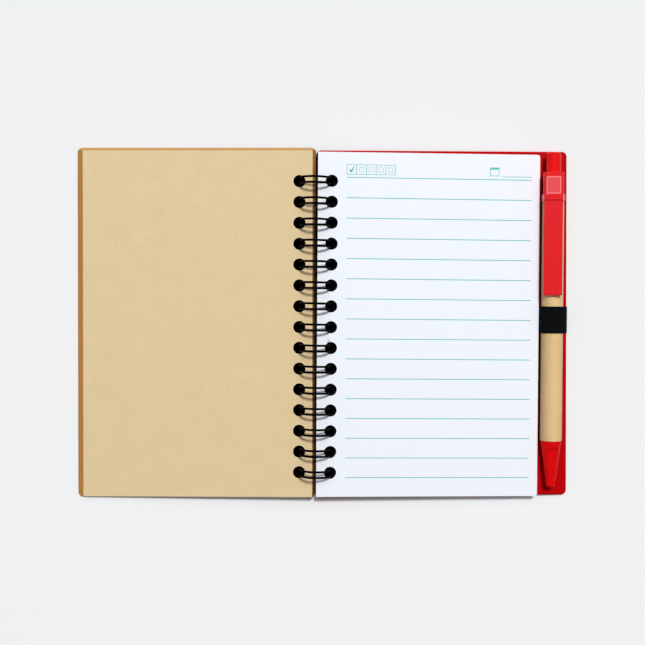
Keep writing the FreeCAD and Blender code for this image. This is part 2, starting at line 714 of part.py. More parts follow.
parts = {
    "front_cover": front_cover, "front_endpaper": front_endpaper, "page_block": page_block,
    "back_cover": back_cover, "binding_wire": binding_wire, "pen_loop": pen_loop,
    "pen_barrel": pen_barrel, "pen_nose": pen_nose, "pen_top": pen_top,
    "push_button": push_button, "cam_rotor": cam_rotor, "refill_tube": refill_tube,
    "refill_tip": refill_tip, "writing_ball": writing_ball, "return_spring": return_spring,
}

for item in doc.Objects:
    if "Invalid" in item.State or "Error" in item.State:
        raise SystemExit("object %s failed: %s" % (item.Name, item.State))

os.makedirs("parts", exist_ok=True)
everything = FreeCAD.BoundBox()
for name, item in parts.items():
    shape = item.Shape
    if shape.isNull() or not shape.isValid():
        raise SystemExit("sub-part %s has no valid shape" % name)
    if len(shape.Solids) != 1:
        raise SystemExit("sub-part %s has %d solids" % (name, len(shape.Solids)))
    shape.exportStep(os.path.join("parts", name + ".step"))
    everything.add(shape.optimalBoundingBox())
    print("%-15s %9.2f mm3" % (name, shape.Volume))

line_length = sum(edge.Length for edge in path_edges)
wire_area = math.pi * size["wire_thick"] ** 2 / 4
wire_share = binding_wire.Shape.Volume / (wire_area * line_length)
print("wire volume over section times length: %.4f" % wire_share)
print("tilts: right %.3f, left %.3f degrees" % (right_tilt, left_tilt))
print("ring axis at x %.3f, z %.3f" % (ring_x, ring_height))
print("pen axis point", right_place.multVec(Vector(size["pen_x"], 0, axis_height)))
print("pen axis direction", pen_place.Rotation.multVec(Z_AXIS))
print("spring foot", nose_place.multVec(Vector(0, 0, size["spring_seat"])))
print("whole notebook", everything)
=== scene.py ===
# %% [markdown]
# # An open notebook with wire binding and a pen
# This lesson dresses a model that was built in CAD. The CAD pieces already have their true
# shapes and places, so most of the work is on surfaces: board, kraft paper, ruled pages,
# coated wire, woven elastic and moulded plastic. Two things are modelled again because CAD
# can only hint at them: the single leaves of the page block, and the woven elastic band.
# Everything is in metres and in the CAD frame. Inside the materials lengths are in millimetres.

# %% Load the frame
import math
import random

import bmesh
import bpy
from mathutils import Matrix, Vector


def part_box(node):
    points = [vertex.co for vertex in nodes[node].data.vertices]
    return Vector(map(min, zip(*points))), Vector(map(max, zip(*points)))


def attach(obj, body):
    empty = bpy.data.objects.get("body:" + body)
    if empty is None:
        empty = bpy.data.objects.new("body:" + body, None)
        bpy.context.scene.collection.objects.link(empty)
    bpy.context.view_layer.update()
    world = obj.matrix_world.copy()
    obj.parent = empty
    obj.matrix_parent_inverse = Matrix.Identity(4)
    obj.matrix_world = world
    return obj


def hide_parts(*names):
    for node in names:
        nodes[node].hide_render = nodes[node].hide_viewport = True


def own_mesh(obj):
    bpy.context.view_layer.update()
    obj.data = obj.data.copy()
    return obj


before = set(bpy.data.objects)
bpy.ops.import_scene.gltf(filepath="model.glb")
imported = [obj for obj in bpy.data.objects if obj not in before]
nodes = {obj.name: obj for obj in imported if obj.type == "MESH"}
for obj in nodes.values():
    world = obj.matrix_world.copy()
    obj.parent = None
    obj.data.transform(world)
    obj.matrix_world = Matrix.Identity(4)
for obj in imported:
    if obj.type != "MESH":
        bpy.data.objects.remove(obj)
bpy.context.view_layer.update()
MM = 0.001
print("CAD pieces:", sorted(nodes))

# %% [markdown]
# Each half of the notebook is a flat stack that is tipped a little about the axis of the wire
# loops, until its outer edge touches the table. A pattern is easiest to describe on the flat
# stack, so this cell keeps, for every flat piece, the matrix that lays it in place. The same
# matrix turned round brings a point of the room back to the flat piece.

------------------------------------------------

• TASK REQUIREMENTS
All of the lines above must be returned exactly.

• RESULT FOR THIS TASK
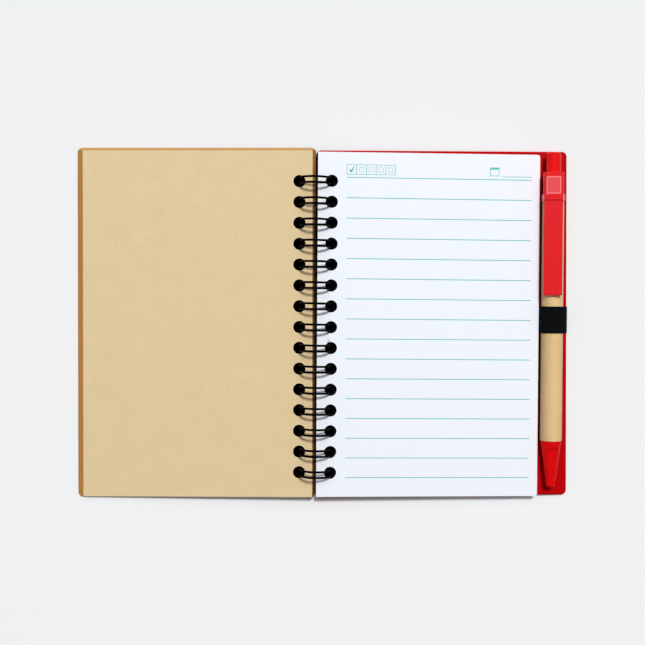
Keep writing the FreeCAD and Blender code for this image. This is part 2, starting at line 714 of part.py. More parts follow.
parts = {
    "front_cover": front_cover, "front_endpaper": front_endpaper, "page_block": page_block,
    "back_cover": back_cover, "binding_wire": binding_wire, "pen_loop": pen_loop,
    "pen_barrel": pen_barrel, "pen_nose": pen_nose, "pen_top": pen_top,
    "push_button": push_button, "cam_rotor": cam_rotor, "refill_tube": refill_tube,
    "refill_tip": refill_tip, "writing_ball": writing_ball, "return_spring": return_spring,
}

for item in doc.Objects:
    if "Invalid" in item.State or "Error" in item.State:
        raise SystemExit("object %s failed: %s" % (item.Name, item.State))

os.makedirs("parts", exist_ok=True)
everything = FreeCAD.BoundBox()
for name, item in parts.items():
    shape = item.Shape
    if shape.isNull() or not shape.isValid():
        raise SystemExit("sub-part %s has no valid shape" % name)
    if len(shape.Solids) != 1:
        raise SystemExit("sub-part %s has %d solids" % (name, len(shape.Solids)))
    shape.exportStep(os.path.join("parts", name + ".step"))
    everything.add(shape.optimalBoundingBox())
    print("%-15s %9.2f mm3" % (name, shape.Volume))

line_length = sum(edge.Length for edge in path_edges)
wire_area = math.pi * size["wire_thick"] ** 2 / 4
wire_share = binding_wire.Shape.Volume / (wire_area * line_length)
print("wire volume over section times length: %.4f" % wire_share)
print("tilts: right %.3f, left %.3f degrees" % (right_tilt, left_tilt))
print("ring axis at x %.3f, z %.3f" % (ring_x, ring_height))
print("pen axis point", right_place.multVec(Vector(size["pen_x"], 0, axis_height)))
print("pen axis direction", pen_place.Rotation.multVec(Z_AXIS))
print("spring foot", nose_place.multVec(Vector(0, 0, size["spring_seat"])))
print("whole notebook", everything)
=== scene.py ===
# %% [markdown]
# # An open notebook with wire binding and a pen
# This lesson dresses a model that was built in CAD. The CAD pieces already have their true
# shapes and places, so most of the work is on surfaces: board, kraft paper, ruled pages,
# coated wire, woven elastic and moulded plastic. Two things are modelled again because CAD
# can only hint at them: the single leaves of the page block, and the woven elastic band.
# Everything is in metres and in the CAD frame. Inside the materials lengths are in millimetres.

# %% Load the frame
import math
import random

import bmesh
import bpy
from mathutils import Matrix, Vector


def part_box(node):
    points = [vertex.co for vertex in nodes[node].data.vertices]
    return Vector(map(min, zip(*points))), Vector(map(max, zip(*points)))


def attach(obj, body):
    empty = bpy.data.objects.get("body:" + body)
    if empty is None:
        empty = bpy.data.objects.new("body:" + body, None)
        bpy.context.scene.collection.objects.link(empty)
    bpy.context.view_layer.update()
    world = obj.matrix_world.copy()
    obj.parent = empty
    obj.matrix_parent_inverse = Matrix.Identity(4)
    obj.matrix_world = world
    return obj


def hide_parts(*names):
    for node in names:
        nodes[node].hide_render = nodes[node].hide_viewport = True


def own_mesh(obj):
    bpy.context.view_layer.update()
    obj.data = obj.data.copy()
    return obj


before = set(bpy.data.objects)
bpy.ops.import_scene.gltf(filepath="model.glb")
imported = [obj for obj in bpy.data.objects if obj not in before]
nodes = {obj.name: obj for obj in imported if obj.type == "MESH"}
for obj in nodes.values():
    world = obj.matrix_world.copy()
    obj.parent = None
    obj.data.transform(world)
    obj.matrix_world = Matrix.Identity(4)
for obj in imported:
    if obj.type != "MESH":
        bpy.data.objects.remove(obj)
bpy.context.view_layer.update()
MM = 0.001
print("CAD pieces:", sorted(nodes))

# %% [markdown]
# Each half of the notebook is a flat stack that is tipped a little about the axis of the wire
# loops, until its outer edge touches the table. A pattern is easiest to describe on the flat
# stack, so this cell keeps, for every flat piece, the matrix that lays it in place. The same
# matrix turned round brings a point of the room back to the flat piece.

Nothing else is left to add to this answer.